Recognizing this fact such states may opt for the easier path of the defensive rather than the offensive by seeking anti-submarine systems to prevent access to their coasts. 7 This could well include other states deploying Low Frequency Active Sonar systems of their own. Such a system would be cheaper and simpler to acquire and operate than a submarine, and so perhaps the more effective approach to coastal defense. 8 Installed in an oil rig or other relatively survivable offshore facility, it could greatly complicate the penetration of American submarines into their waters, particularly if the facility were configured as an anti-submarine command-and-control system capable of coordinating other assets. Also unlike the United States, which with its global responsibilities may find greater cost and smaller advantage in deploying the LF A than has generally been appreciated, the naval commitments of these other states will be limited to their own waters and so present fewer such legal or political difficulties. Rogue states without regard for world public opinion would enjoy a greater advantage still.

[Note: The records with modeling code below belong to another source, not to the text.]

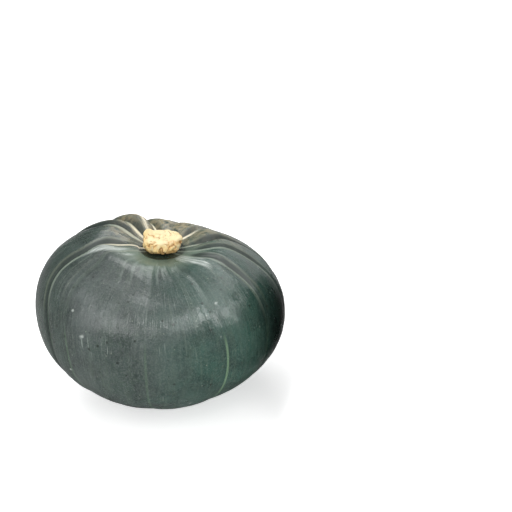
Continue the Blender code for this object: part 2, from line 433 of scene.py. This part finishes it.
def buttonShape(around, angle):  # points of the plain button in its box, and how high each lies
    low, high = (np.array(corner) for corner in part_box("stem"))
    low[2] -= button["rootSink"]
    half, centre = (high - low) / 2.0, (high + low) / 2.0
    path = np.concatenate([[0.0], np.cumsum(np.hypot(*np.diff(buttonSection, axis=0).T))])
    spot = (angle / math.pi + 0.5) * path[-1]
    out = np.interp(spot, path, buttonSection[:, 0])
    rise = np.interp(spot, path, buttonSection[:, 1])
    weights = {"top": smooth(*button["topPart"], rise), "all": 1.0,
               "foot": smooth(*button["footPart"], rise)}
    for azimuth, spread, share, part in buttonBumps:
        away = (np.degrees(around) - azimuth + 180.0) % 360.0 - 180.0
        out = out * (1.0 + share * np.exp(-(away / spread) ** 2) * weights[part])
    points = centre + roundPoints(out, around, rise * 2.0 - 1.0) * half
    lumpX, lumpY, lumpReach, lumpRise = button["lump"]
    away = np.hypot(points[:, 0] - lumpX, points[:, 1] - lumpY) / lumpReach
    points[:, 2] += lumpRise * np.exp(-away ** 4) * smooth(*button["lumpPart"], rise)
    return points, rise


def fissures(points):  # 1 along short wandering splits, in some places only
    drift = [waves(points, button["wanderSize"], seed) for seed in (1.0, 5.0, 9.0)]
    wander = points + button["wanderReach"] * np.stack(drift, axis=1)
    split = ridges(wander * (1.0, 1.0, 0.8), button["fissureSize"], 3.1) ** 2
    return split * smooth(*button["splitPart"], waves(points, button["soundSize"], 6.2))


def makeStem(material):
    steps = button["aroundSteps"], button["upSteps"]
    points, rise = buttonShape(*ringDirections(*steps))
    made = newObject("stemButton", points, ringFaces(*steps), material)
    normals = np.zeros(len(points) * 3)
    made.data.vertex_normals.foreach_get("vector", normals)

    topness = smooth(*button["flatTop"], rise)
    fissure = fissures(points)
    offset = waves(points, button["lumpSize"], 7.3) * button["lumpHeight"]
    offset += waves(points, button["knobSize"], 2.9) * button["knobHeight"]
    offset -= fissure * button["fissureDepth"]
    offset *= mix(1.0, button["topShare"], topness)
    offset += waves(points, button["grainSize"], 5.5) * button["grainHeight"]
    points = points + normals.reshape(-1, 3) * offset[:, None]
    made.data.vertices.foreach_set("co", points.astype(np.float32).ravel())
    made.data.update()
    writeLayers(made, {"fissure": fissure, "topness": topness,
                       "hollow": np.clip(-offset / button["hollowDepth"], -1.0, 1.0)})
    return made


# materials

def join(tree, sockets, place, value):  # links a socket, or sets a plain value
    if isinstance(value, bpy.types.NodeSocket):
        tree.links.new(value, sockets[place])
    else:
        sockets[place].default_value = value


def put(tree, kind, inputs=None, **settings):  # adds a node, then sets or links its inputs
    made = tree.nodes.new("ShaderNode" + kind)
    for name, value in settings.items():
        setattr(made, name, value)
    for name, value in (inputs or {}).items():
        join(tree, made.inputs, name, value)
    return made


def blend(tree, share, first, second):  # one colour laid over another
    made = put(tree, "Mix", data_type="RGBA")
    for place, value in ((0, share), (6, first), (7, second)):
        join(tree, made.inputs, place, value)
    return made.outputs[2]


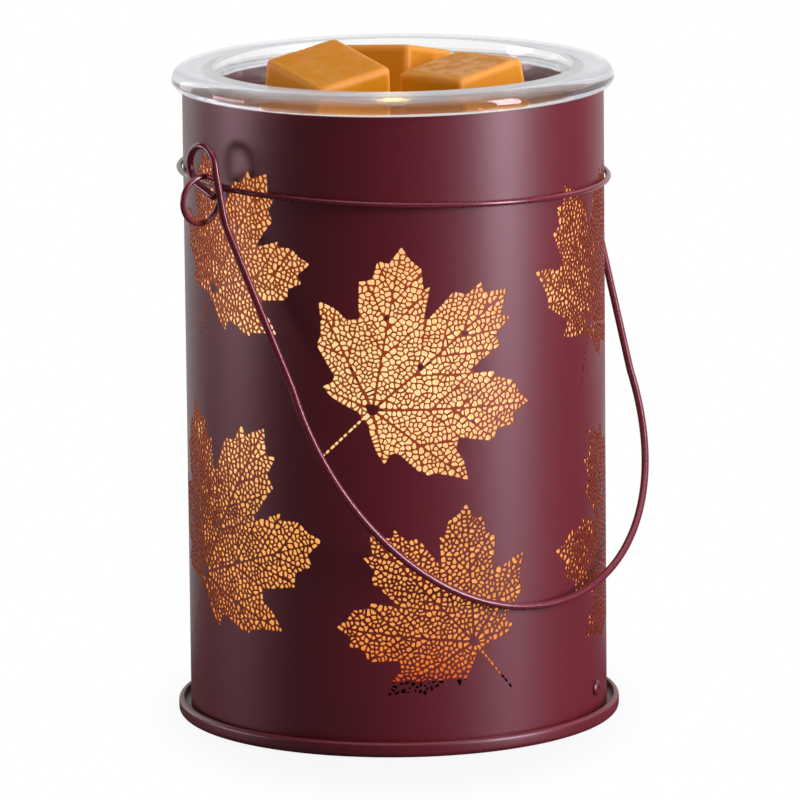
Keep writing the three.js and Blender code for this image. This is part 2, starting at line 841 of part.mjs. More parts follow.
function waxCube(shares) {
  const round = cubeEdgeRound;
  const roundSteps = 2;
  const level = (side, height) => {
    const half = side / 2 - round;
    const corners = [[1, 1], [-1, 1], [-1, -1], [1, -1]];
    return corners.flatMap(([sx, sy], quarter) => Array.from({ length: roundSteps + 1 }, (unused, i) => {
      const angle = Math.PI / 2 * (quarter + i / roundSteps);
      return [half * sx, half * sy, Math.cos(angle), Math.sin(angle), height];
    }));
  };
  const levels = [];
  for (let i = 0; i <= roundSteps; i += 1) {
    const angle = Math.PI / 2 * i / roundSteps;
    levels.push([cubeFootSide, round * (1 - Math.cos(angle)), round * Math.sin(angle)]);
  }
  for (let i = roundSteps; i >= 0; i -= 1) {
    const angle = Math.PI / 2 * i / roundSteps;
    levels.push([cubeTopSide, cubeHeight - round * (1 - Math.cos(angle)), round * Math.sin(angle)]);
  }
  const corners = [];
  const faces = [];
  const perRing = 4 * (roundSteps + 1);
  for (const [side, height, reach] of levels) {
    for (const [x, y, c, s] of level(side, height)) corners.push(x + reach * c, y + reach * s, height);
  }
  for (let r = 0; r < levels.length - 1; r += 1) {
    for (let i = 0; i < perRing; i += 1) {
      const j = (i + 1) % perRing;
      const [a, b] = [r * perRing + i, r * perRing + j];
      faces.push(a, b, b + perRing, a, b + perRing, a + perRing);
    }
  }
  const last = (levels.length - 1) * perRing;
  for (let i = 1; i < perRing - 1; i += 1) {
    faces.push(0, i + 1, i, last, last + i, last + i + 1);
  }
  const geometry = new THREE.BufferGeometry();
  geometry.setAttribute('position', new THREE.Float32BufferAttribute(corners, 3));
  geometry.setIndex(faces);
  const turn = new THREE.Euler(radians(shares.tiltX), radians(shares.tiltY), radians(shares.spin));
  return closed(geometry)
    .applyMatrix4(new THREE.Matrix4().makeRotationFromEuler(turn))
    .translate(
      shares.x * wellRadius, shares.y * wellRadius, wellFloor + fitGap + shares.rise * cubeHeight);
}

function bulbBase() {
  const shoulder = bulbBottom + bulbBaseHeight;
  const top = shoulder + bulbNeckHeight;
  return turned([
    [0, bulbBottom],
    [bulbBaseRadius, bulbBottom],
    [bulbBaseRadius, shoulder],
    [bulbNeckRadius, top],
    [0, top],
  ], mediumFacets);
}

function reflectorBowl() {
  const bottom = bulbBottom + bulbBaseHeight + bulbNeckHeight;
  const steps = 4;
  const outside = Array.from({ length: steps + 1 }, (unused, i) => {
    const share = i / steps;
    const radius = bulbNeckRadius + (reflectorRadius - bulbNeckRadius) * Math.sqrt(share);
    return [radius, bottom + reflectorHeight * share];
  });
  const inside = outside.slice(1).reverse().map(([radius, height]) => [radius - reflectorWall, height]);
  return turned([
    [0, bottom],
    ...outside,
    ...inside,
    [bulbNeckRadius - reflectorWall, bottom + reflectorFloor],
    [0, bottom + reflectorFloor],
  ], mediumFacets);
}

function frontGlass() {
  const bottom = bulbBottom + bulbBaseHeight + bulbNeckHeight + reflectorHeight;
  return turned([
    [0, bottom],
    [reflectorRadius, bottom],
    [reflectorRadius, bottom + frontGlassThickness / 2],
    [reflectorRadius - frontGlassThickness / 2, bottom + frontGlassThickness],
    [0, bottom + frontGlassThickness],
  ], mediumFacets);
}

function lampCapsule() {
  const bottom = bulbBottom + bulbBaseHeight + bulbNeckHeight + reflectorFloor;
  return turned([
    [0, bottom],
    [capsuleRadius, bottom],
    ...arcProfile(0, bottom + capsuleHeight - capsuleRadius, capsuleRadius, 0, 90, 4),
  ], smallFacets);
}

function bulbPin(side) {
  const tip = bulbBottom - pinLength + fitGap;
  return turned([
    [0, tip],
    [pinHeadRadius, tip],
    [pinHeadRadius, tip + pinHeadHeight],
    [pinNeckRadius, tip + pinHeadHeight],
    [pinNeckRadius, bulbBottom],
    [0, bulbBottom],
  ], smallFacets).translate(0, side * pinCircle, 0);
}

function piece(name, geometry, look) {
  const shaded = geometry.toNonIndexed();
  shaded.computeVertexNormals();
  const mesh = new THREE.Mesh(shaded, new THREE.MeshStandardMaterial(finish[look]));
  mesh.name = name;
  return mesh;
}

const housing = new THREE.Group();
housing.add(
  piece('drum_wall', drumWallPiece(), 'drum'),
  piece('base_tray', baseTray(), 'drum'),
  piece('lamp_platform', lampPlatform(), 'drum'),
  piece('diffuser_liner', diffuserLiner(), 'liner'),
  piece('hoop_wire', hoopWire(), 'wire'),
  piece('holder_bracket', holderBracket(), 'steel'),
  piece('base_bolt', baseBolt(), 'steel'),
  piece('base_nut', baseNut(), 'steel'),
  piece('holder_body', holderBody(), 'ceramic'),
  piece('holder_base', holderBase(), 'ceramic'),
  piece('contact_live', contactPlate(0), 'brass'),
  piece('contact_neutral', contactPlate(Math.PI), 'brass'),
  piece('terminal_block', terminalBlock(), 'plastic'),
  piece('cord_bushing', cordBushing(), 'rubber'),
  piece('bushing_nut', bushingNut(), 'steel'),
);
[45, 135, 225, 315].forEach((turn, i) => {
  housing.add(piece(`foot_pad_${i + 1}`, footPad(turn), 'rubber'));
});
rivetTurns.forEach((turn, i) => {
  housing.add(piece(`wall_rivet_${i + 1}`, wallRivet(turn), 'drum'));
});
[-1, 1].forEach((side, i) => {
  housing.add(piece(`holder_screw_${i + 1}`, holderScrew(side), 'steel'));
  housing.add(piece(`terminal_screw_${i + 1}`, terminalScrew(side), 'brass'));
});
housing.add(
  piece('lead_live', lead(-1), 'sleeve'),
  piece('lead_neutral', lead(1), 'sleeve'),
);

const bail = new THREE.Group();
bail.add(piece('bail_handle', bailHandle(), 'wire'));

const dish = new THREE.Group();
dish.add(piece('glass_dish', glassDish(), 'glass'));
for (const [name, shares] of Object.entries(cubePlaceShares)) {
  dish.add(piece(`wax_cube_${name}`, waxCube(shares), 'wax'));
}

const bulb = new THREE.Group();
bulb.add(
  piece('bulb_base', bulbBase(), 'ceramic'),
  piece('bulb_reflector', reflectorBowl(), 'mirror'),
  piece('bulb_front_glass', frontGlass(), 'glass'),
  piece('bulb_capsule', lampCapsule(), 'glass'),
);
[-1, 1].forEach((side, i) => {
  bulb.add(piece(`bulb_pin_${i + 1}`, bulbPin(side), 'steel'));
});

const lantern = new THREE.Group();
lantern.add(housing, bail, dish, bulb);

export default lantern;
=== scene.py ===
import math
import random

import bmesh
import bpy
import numpy as np
from mathutils import Matrix, Vector
from mathutils.geometry import delaunay_2d_cdt


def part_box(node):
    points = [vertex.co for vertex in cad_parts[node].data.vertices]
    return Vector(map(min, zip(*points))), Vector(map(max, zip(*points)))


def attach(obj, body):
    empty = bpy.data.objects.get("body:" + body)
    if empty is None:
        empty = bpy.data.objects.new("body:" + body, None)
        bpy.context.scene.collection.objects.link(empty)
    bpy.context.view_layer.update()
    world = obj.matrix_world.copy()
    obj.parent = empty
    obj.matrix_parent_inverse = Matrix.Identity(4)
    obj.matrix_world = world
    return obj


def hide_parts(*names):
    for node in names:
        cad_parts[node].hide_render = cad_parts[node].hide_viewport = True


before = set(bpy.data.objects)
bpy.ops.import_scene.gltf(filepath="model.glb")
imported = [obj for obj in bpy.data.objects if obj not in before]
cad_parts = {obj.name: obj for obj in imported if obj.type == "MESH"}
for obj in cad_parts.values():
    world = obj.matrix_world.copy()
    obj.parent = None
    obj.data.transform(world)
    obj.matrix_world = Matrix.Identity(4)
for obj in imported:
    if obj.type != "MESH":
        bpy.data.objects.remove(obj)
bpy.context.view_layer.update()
mm = 0.001


# Camera
# A long lens at the lamp's front left, looking slightly down on it, so that the
# near eye of the hoop stands at the left and the bail hangs across the front.
camera_lens = bpy.data.cameras.new("camera")
camera_lens.lens = 344.43
camera_lens.clip_end = 30
camera = bpy.data.objects.new("camera", camera_lens)
camera_place = (-1.2182, -1.5315, 0.4648)
camera_heading, camera_dip, camera_roll = -38.53, 11.064, -0.579
camera.matrix_world = (
    Matrix.Translation(camera_place)
    @ Matrix.Rotation(math.radians(camera_heading), 4, "Z")
    @ Matrix.Rotation(math.radians(90 - camera_dip), 4, "X")
    @ Matrix.Rotation(math.radians(camera_roll), 4, "Z")
)
bpy.context.scene.collection.objects.link(camera)
bpy.context.scene.camera = camera
bpy.context.scene.view_settings.view_transform = "Standard"


# Studio
# A pale floor and a white room behind the lamp. A tall soft lamp stands to the right of
# the camera, weak ones at the right rear, the left rear and the left, a wide one overhead.
def plain_look(name):
    """A new material, and the tree of its shader nodes"""
    look = bpy.data.materials.new(name)
    look.use_nodes = True
    return look, look.node_tree


def feed(tree, shader, sockets):
    """Gives a shader node's sockets a value each, or links them to another node's output"""
    for socket, value in sockets.items():
        if isinstance(value, bpy.types.NodeSocket):
            tree.links.new(value, shader.inputs[socket])
        else:
            shader.inputs[socket].default_value = value
    return shader


def node(tree, kind, sockets=None, **settings):
    """A new shader node with its settings and what feeds its sockets"""
    shader = tree.nodes.new(f"ShaderNode{kind}")
    for setting, value in settings.items():
        setattr(shader, setting, value)
    return feed(tree, shader, sockets or {})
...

The low frequency active sonar must be regarded as a unique system because of its power, which may mean legal and political complications quite separate from the environmental issues already widely discussed, as well as a relatively convenient way for rogue powers wishing to keep the U.S. fleet at bay to raise the risks for American submarines in their littorals. By making it politically more difficult for such states to also acquire and deploy low frequency active sonars, the United States could retain and extend its advantages not only in submarine, but anti-submarine, capability.
American anti-submarine efforts are also premised upon a broad spectrum of technologies rather than any single detection system, a spectrum that likely regional opponents would be much less able to pursue. Barring the use of this single type of asset will therefore be costlier to their littoral warfare capabilities than those of the United States. Even were this not the course taken, however, a greater emphasis on other sensor types with less baggage, such as passive sonar, magnetic and infra-red, and on improving data collection from sensors of all kinds through the continuing development of infrastructure, appear to be more promising solutions to the detection problems posed by littoral environments.